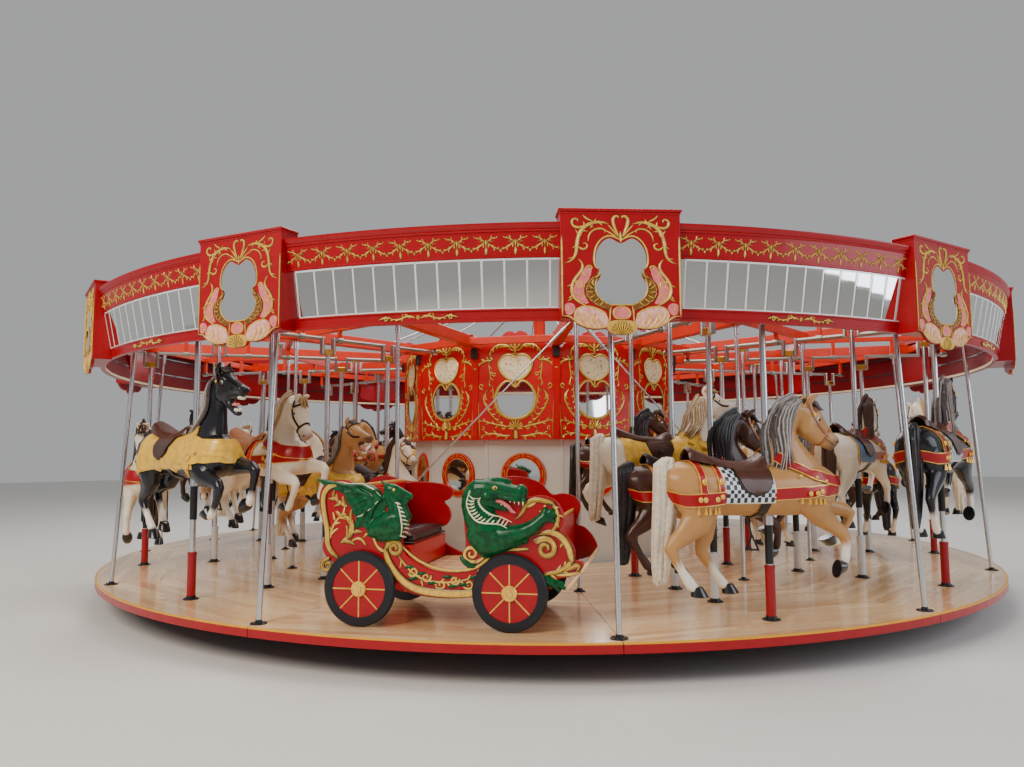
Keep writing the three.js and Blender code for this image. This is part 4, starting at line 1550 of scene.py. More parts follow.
@dataclass
class RoundingBoards:
    """The ring of crimson boards: mouldings, gilt garland, bevelled mirrors and twelve carved shields."""

    foot: float = 2.716
    top: float = 3.431
    foot_radius: float = 5.814
    top_radius: float = 5.955
    thickness: float = 0.034
    panes: int = 18
    garlands: int = 14
    shield_half: float = 0.450
    shield_face: float = 5.971
    shield_back: float = 5.790

    def face(self, z: float) -> float:
        """Gives the radius of the boards' outer face at a height."""
        spread, height = self.top_radius - self.foot_radius, self.top - self.foot
        return self.foot_radius + spread * (z - self.foot) / height

    def leaned(self, piece: Piece, name: str, per_bay: int, shift: float, clear: float) -> Piece:
        """Lays a flat piece on the leaning boards and repeats it between the shields.

        Args:
            piece: The piece, drawn in the plane y = 0 with its z as on the boards.
            name: The joined object's name.
            per_bay: How many fit in one bay.
            shift: 0.5 to start half a space from a sweep, or 0.
            clear: How many degrees to stay away from a shield's middle.

        Returns:
            The joined copies.
        """
        lean = math.atan((self.top_radius - self.foot_radius) / (self.top - self.foot))
        up = Matrix.Translation((0, 0, -self.foot))
        out = Matrix.Translation((0, -self.foot_radius, self.foot))
        piece.data.transform(out @ Matrix.Rotation(lean, 4, "X") @ up)
        azimuths = []
        for index in range(per_bay * BAYS):
            azimuth = (index + shift) * BAY / per_bay
            off = abs((azimuth + BAY / 2) % BAY - BAY / 2)
            if math.degrees(off) > clear:
                azimuths.append(azimuth)
        return around(piece, name, azimuths)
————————
### DO THIS
Reproduce the material above exactly; please quote every line of it.

### EXERCISE RESPONSE
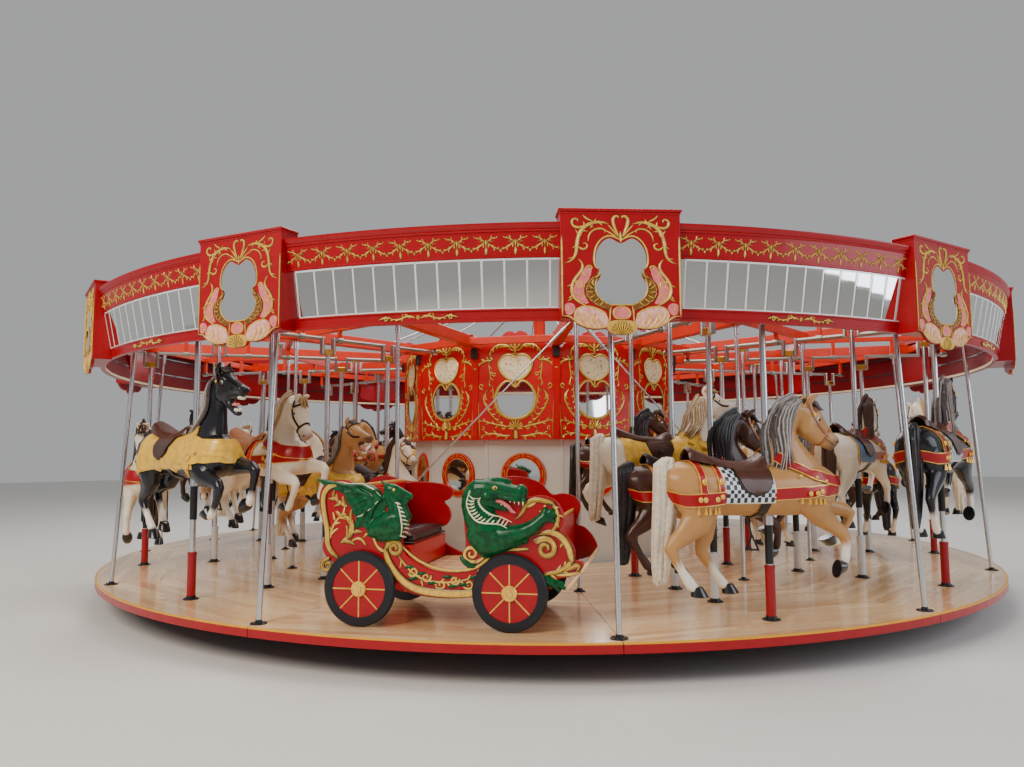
Keep writing the three.js and Blender code for this image. This is part 4, starting at line 1550 of scene.py. More parts follow.
@dataclass
class RoundingBoards:
    """The ring of crimson boards: mouldings, gilt garland, bevelled mirrors and twelve carved shields."""

    foot: float = 2.716
    top: float = 3.431
    foot_radius: float = 5.814
    top_radius: float = 5.955
    thickness: float = 0.034
    panes: int = 18
    garlands: int = 14
    shield_half: float = 0.450
    shield_face: float = 5.971
    shield_back: float = 5.790

    def face(self, z: float) -> float:
        """Gives the radius of the boards' outer face at a height."""
        spread, height = self.top_radius - self.foot_radius, self.top - self.foot
        return self.foot_radius + spread * (z - self.foot) / height

    def leaned(self, piece: Piece, name: str, per_bay: int, shift: float, clear: float) -> Piece:
        """Lays a flat piece on the leaning boards and repeats it between the shields.

        Args:
            piece: The piece, drawn in the plane y = 0 with its z as on the boards.
            name: The joined object's name.
            per_bay: How many fit in one bay.
            shift: 0.5 to start half a space from a sweep, or 0.
            clear: How many degrees to stay away from a shield's middle.

        Returns:
            The joined copies.
        """
        lean = math.atan((self.top_radius - self.foot_radius) / (self.top - self.foot))
        up = Matrix.Translation((0, 0, -self.foot))
        out = Matrix.Translation((0, -self.foot_radius, self.foot))
        piece.data.transform(out @ Matrix.Rotation(lean, 4, "X") @ up)
        azimuths = []
        for index in range(per_bay * BAYS):
            azimuth = (index + shift) * BAY / per_bay
            off = abs((azimuth + BAY / 2) % BAY - BAY / 2)
            if math.degrees(off) > clear:
                azimuths.append(azimuth)
        return around(piece, name, azimuths)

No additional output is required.